Perakende sektöründe iyi ve deneyimli çalışanlara olan ihtiyaç her geçen gün artıyor. İstihdam etmek, eğitmek ve uzmanlaşmayı sağlamak, perakende de uzun ve zorlu bir süreç.        Kıdem arttıkça ve basamakları tırmandıkça daha farklı zorluklar ve sorumluluklar bekliyor çalışanları, her işte olduğu gibi. Perakendeciliği özendirmek ve daha iyi hale getirmek hepimizin görevi ve olmalı da. Peki ya onların çocukları. Bu çocukların kaçı anne ve/veya babaları gibi perakendeci olmak istiyor? Merak ediyorum? Soruyu birde tersten soralım. Kaç anne baba çocuğuna sende perakendeci ol der? Demeleri için daha yapılacak çok şey olduğuna inanıyorum…’

Demeleri için ne veya neler yapıldığı konusu yazı dizisi olur.

Eğer yol alındıysa, daha alınacak çok yol var derim. Yol alamadıysak da hedef giderek ufukta kayboluyor diyebilirim. Ancak sektörel hedefler ve ufuklar o kadar çok boyutlu ki bazen birinin yitip gitmesi diğerinin avantajı olabiliyor.

(*) MacGyver; eldeki elverişli şeylerle (bir şeyi) yapmak, biçimlendirmek veya onarmak anlamına gelen fiildir. MacGyver, 1985’ten 1992’ye kadar süren aksiyon dolu bir dizinin adıdır.

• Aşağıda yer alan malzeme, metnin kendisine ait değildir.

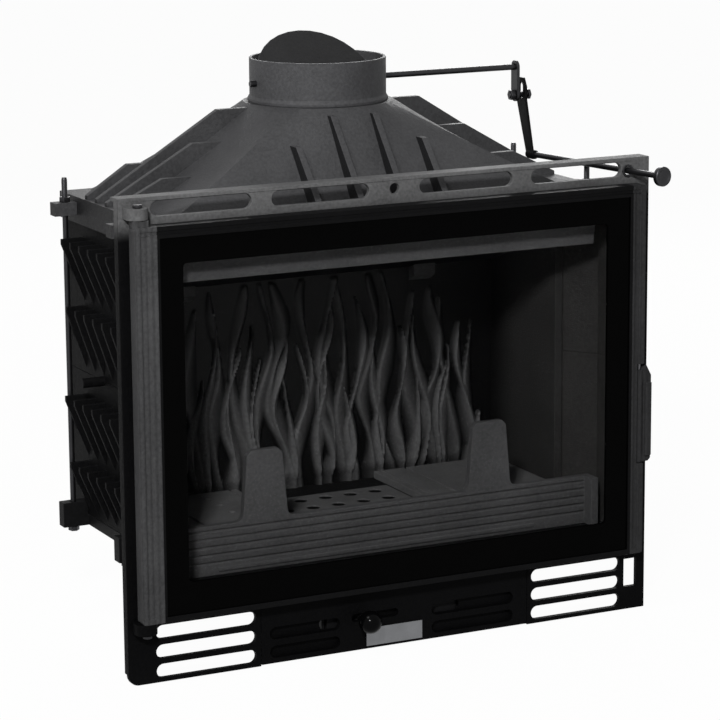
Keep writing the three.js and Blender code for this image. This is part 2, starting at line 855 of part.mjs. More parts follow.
function linkBar() {
  const lift = crankLength * (1 - Math.cos(THREE.MathUtils.degToRad(pullTurn)));
  const slotRadius = crankBoltRadius + linkSlotGap;
  const slotTop = crankHeight + lift;
  const edge = linkHalfWidth - slotRadius;
  const outline = [
    [linkFootDepth - linkFootHalfWidth, pullRodZ - linkBossRadius],
    [linkFootDepth + linkFootHalfWidth, pullRodZ - linkBossRadius],
    [flueDepth + linkHalfWidth, crankHeight - slotRadius],
    [flueDepth + linkHalfWidth, slotTop],
    [flueDepth + slotRadius, slotTop + slotRadius + edge],
    [flueDepth - slotRadius, slotTop + slotRadius + edge],
    [flueDepth - linkHalfWidth, slotTop],
    [flueDepth - linkHalfWidth, crankHeight - slotRadius],
  ];
  const bar = prism(outline, "x", linkLeft, linkLeft + linkThickness);
  const pinSlot = new THREE.Shape()
    .absarc(flueDepth, slotTop, slotRadius, 0, Math.PI)
    .absarc(flueDepth, crankHeight, slotRadius, Math.PI, 2 * Math.PI);
  const reach = (linkFootDepth - plateThickness / 2) / Math.cos(pullTilt);
  const half = linkFootHalfWidth;
  const boss = alongPullRod(prism(circle(0, 0, linkBossRadius), "y", reach - half, reach + half));
  const socket = alongPullRod(prism(circle(0, 0, pullRodRadius + boreGap), "y", 0, reach));
  return cut(
    join(bar, boss),
    prism(pinSlot, "x", linkLeft - past, linkLeft + linkThickness + past),
    socket,
  );
}

function pullRod() {
  const rear = (linkFootDepth - plateThickness / 2) / Math.cos(pullTilt) - seatGap;
  return prism(circle(0, 0, pullRodRadius), "y", -pullRodFront, rear);
}

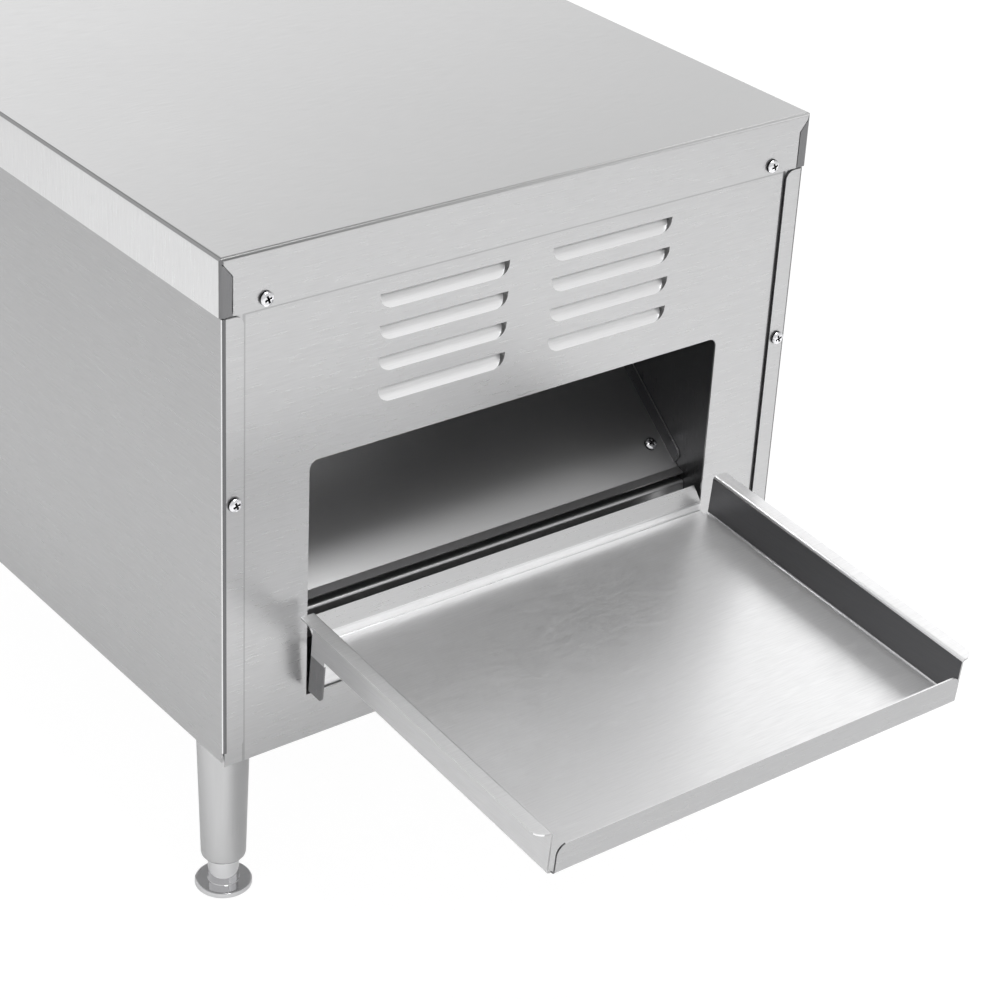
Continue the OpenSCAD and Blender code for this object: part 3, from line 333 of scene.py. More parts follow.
@dataclass(frozen=True)
class Moulded:
    """Plastic with the fine grain of its mould."""

    color: tuple[float, float, float]
    roughness: float = 0.5
    relief: float = 0.00003
    glow: float = 0.0

    def fill(self, graph: Graph) -> None:
        """Fills the graph of a material."""
        grain = graph.mottled((2600.0, 2600.0, 2600.0), 2.0, self.color, 0.9)
        graph.roughen(grain, self.roughness - 0.04, self.roughness + 0.06)
        graph.bump(grain, 0.3, self.relief)
        if self.glow > 0:
            graph.set(Emission_Color=(*self.color, 1.0), Emission_Strength=self.glow)


@dataclass(frozen=True)
class PaintedCasting:
    """Die-cast housing under satin paint."""

    color: tuple[float, float, float]

    def fill(self, graph: Graph) -> None:
        """Fills the graph of a material."""
        skin = graph.mottled((420.0, 420.0, 420.0), 4.0, self.color, 0.88)
        graph.bump(skin, 0.35, 0.0001)
        graph.set(Roughness=0.48, Metallic=0.2)


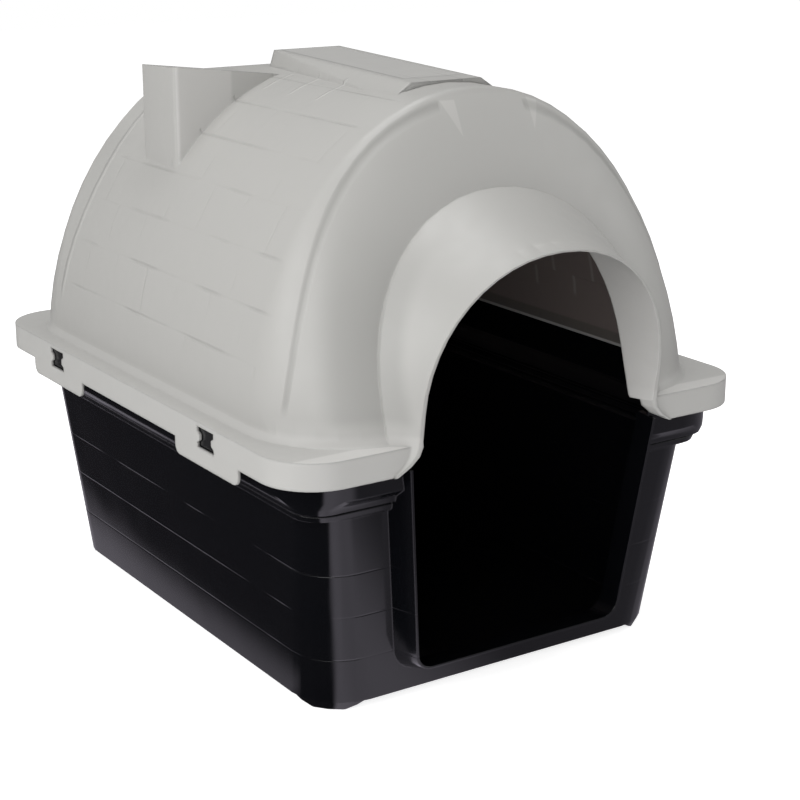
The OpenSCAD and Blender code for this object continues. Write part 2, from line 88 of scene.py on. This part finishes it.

# Ticks beside the crest, raised and painted lighter as highlights: place of one, step, half width, and where
# they start and end
TICK_Y = 0.035
TICK_STEP = 0.0475
TICK_HALF_W = 0.0022
TICKS_INNER_X = (0.046, 0.004)
TICKS_OUTER_X = (0.076, 0.010)
TICKS_FRONT_Y = (-0.085, 0.010)
TICKS_REAR_Y = (0.055, 0.010)

# Dished field on the crest's top, sunk in and painted darker as shade
FIELD_X = (0.0290, 0.0025)
FIELD_Z = (0.5225, 0.0015)
FIELD_FRONT_Y = (-0.128, 0.008)
FIELD_REAR_Y = (0.096, 0.004)

# Inside of the vault, painted darker as shade: its foot, the top of the strip along it that has deeper
# painted shade, and the marks of the joints over it
ROOM_FOOT_Z = 0.2510
STRIP_TOP_Z = (0.2600, 0.0025)
MARK_FOOT_Z = (0.285, 0.007)
MARK_HALF_W = 0.0035

# Places painted lighter or darker as light and shade: painted light on the hood's inner sides, the chimney's
# front, and the ledge with its cove, and painted shade on the front wall low down on its left side
HOOD_SIDE_X = (0.06, 0.04)
LOW_WALL_DEPTH = (0.012, 0.014)
LOW_WALL_X = (-0.13, 0.08)
LOW_WALL_FOOT_Z = (0.262, 0.013)
LOW_WALL_TOP_Z = (0.33, 0.14)
CHIMNEY_FRONT_Y = 0.0514
CHIMNEY_DEPTH = (0.0010, 0.0005)
CHIMNEY_INNER_X = (-0.108, 0.004)
CHIMNEY_FOOT_Z = (0.43, 0.03)
LEDGE_TOP_Z = (0.256, 0.006)

# Tub: heights of its course lines, the middle and half height of the wall that has them, and their wear
TUB_COURSES = (0.051, 0.093, 0.134)
COURSE_HALF_W = 0.0012
TUB_WALL_Z = 0.11
TUB_WALL_HALF_H = (0.060, 0.004)
TUB_WEAR = (0.36, 0.6, 0.3, 1.0)

# Scales of the noise textures. Most of what a noise texture gives lies between the two NOISE_ENDS
NOISE_ENDS = (0.3, 0.7)
COURSE_WEAR_SCALE = 14.0
JOINT_WEAR_SCALE = 23.0
TUB_WEAR_SCALE = 12.0
TUB_WAVE_SCALE = 7.0
ROOF_GRAIN_SCALE = 900.0
GLOSSY_GRAIN_SCALE = 700.0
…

Dizinin ilk gösteriminden kısa bir süre sonra MacGyver, sınırlı kaynakları kullanarak icat yapma veya sorun çözme yeteneği olan kişileri tanımlamak için kullanılmaya başlandı. merriam – webster.com

(*) MacGyver konusu Jonathan Le Borgne’ yenin Departman Müdürlüğü hakkındaki yazısından esinlenilmiştir.